Liyanto pun melaporkan Rudy secara pidana ke Bareskrim Polri dan secara perdata ke Pengadilan Negeri Jakarta Utara.

"Lalu dikasih tahu sama papa saya, ada transfer uang terkait jasa CnC dan operasional Rezky itu tadi," ungkap Liyanto menambahkan.

Liyanto bersaksi dalam kasus dugaan penerimaan gratifikasi di lingkungan pengadilan periode 2013-2019 dan TPPU periode 2012-2018 yang menyeret Nurhadi sebagai terdakwa.

Nurhadi didakwa menerima gratifikasi senilai Rp137,16 miliar dari pihak yang berperkara di lingkungan pengadilan, baik di tingkat pertama, banding, kasasi, maupun peninjauan kembali, saat menjabat maupun setelah tidak menjabat sebagai Sekretaris MA. Gratifikasi diterima melalui rekening atas nama Rezky Herbiyono, menantu sekaligus orang kepercayaannya, serta rekening atas nama pihak lain yang diperintahkan Nurhadi maupun Rezky, antara lain Calvin Pratama, Soepriyo Waskita Adi, dan Yoga Dwi Hartiar.

Gratifikasi diduga berasal dari beberapa pihak, termasuk pemilik PT Sukses Abadi Bersama, Hindria Kusuma; Komisaris PT Matahari Kahuripan Indonesia, almarhum Bambang Harto Tjahjono; serta PT Sukses Abadi Bersama pada 22 Juli 2013 hingga 24 November 2014 senilai Rp11,03 miliar.

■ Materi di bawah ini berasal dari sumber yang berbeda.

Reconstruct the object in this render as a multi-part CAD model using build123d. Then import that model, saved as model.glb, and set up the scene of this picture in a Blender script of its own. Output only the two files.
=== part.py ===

Baca Juga: Eks Sekretaris MA Ajukan Eksepsi Atas Dakwaan Gratifikasi dan TPPU

Selain itu, Nurhadi diduga melakukan TPPU total Rp308,1 miliar, termasuk Rp307,26 miliar dan 50.000 dolar AS atau setara Rp835 juta (kurs Rp16.700 per dolar AS). Pencucian uang dilakukan dengan menempatkan dana atas nama orang lain, membelanjakan untuk pembelian tanah dan bangunan, serta kendaraan.

Eks Sekretaris MA itu terancam pidana berdasarkan Pasal 12B juncto Pasal 18 UU Nomor 31 Tahun 1999 tentang Pemberantasan Tindak Pidana Korupsi sebagaimana telah diubah UU Nomor 20 Tahun 2001 dan Pasal 3 UU Nomor 8 Tahun 2010 tentang Pencegahan dan Pemberantasan Tindak Pidana Pencucian Uang jo. Pasal 65 ayat (1) ke-1 KUHP.

Sebelumnya, pada 10 Maret 2021, Majelis Hakim Pengadilan Tipikor Jakarta memvonis Nurhadi 6 tahun penjara dan denda Rp500 juta subsider 3 bulan. Ia dinilai terbukti menerima suap Rp35,73 miliar serta gratifikasi dari sejumlah pihak sebesar Rp13,79 miliar.

KPK mengeksekusi Nurhadi ke Lapas Kelas I Sukamiskin, Bandung, Jawa Barat, pada 7 Januari 2022. Setelah bebas bersyarat, KPK menahan kembali Nurhadi pada 29 Juni 2025.